“AI is just one of many tools a water utility may choose to use, and although many currently choose not to, they are open to the idea,” BYU researchers say.
In recent years, a vision has been shared of how artificial intelligence can optimize drinking water utilities and other complex infrastructure systems. For example, AI can recognize patterns in live facility data and suggest optimal solutions for human operators to approve. But do water utilities really use such technology?
CCE students Alyson Rapp and Annelise Capener, advised by Dr. Rob Sowby, explore the issue in a new article.
“Although AI impacts many industries and its potential applications to drinking water services are well researched, actual uptake among water utilities is limited,” they conclude from their survey of 49 large U.S. water utilities. Less than a quarter reported using AI and “those uses have been experimental or manual analyses rather than full-scale, ongoing applications.”
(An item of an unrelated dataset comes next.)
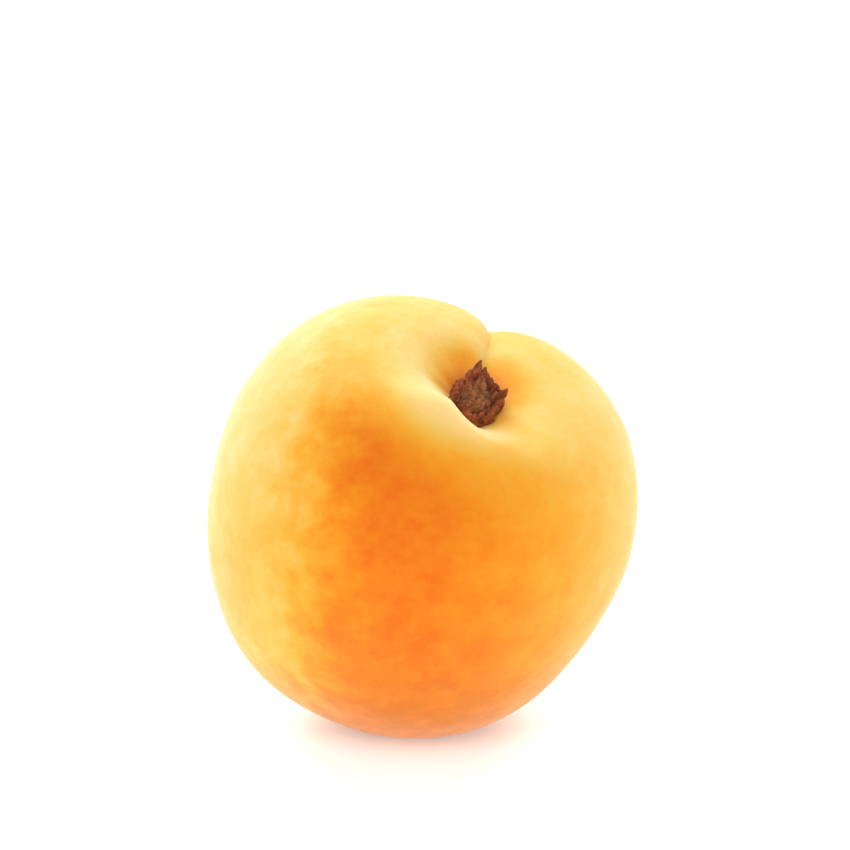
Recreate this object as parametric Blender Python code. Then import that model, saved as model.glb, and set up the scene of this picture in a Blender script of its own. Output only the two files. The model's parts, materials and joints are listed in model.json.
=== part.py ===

Water utilities seem interested in AI but acknowledge that several barriers need to be overcome first.
“Respondents were largely motivated by the leak detection and water quality potential of AI, [but] concerns about finding AI expertise and return on the investment were the most frequently mentioned barriers,” the article continues.
Rapp, Capener, and Sowby say the water industry largely gets by without AI, but that with further proving, it may be useful.
“AI is just one of many tools a water utility may choose to use, and although many currently choose not to, they are open to the idea.”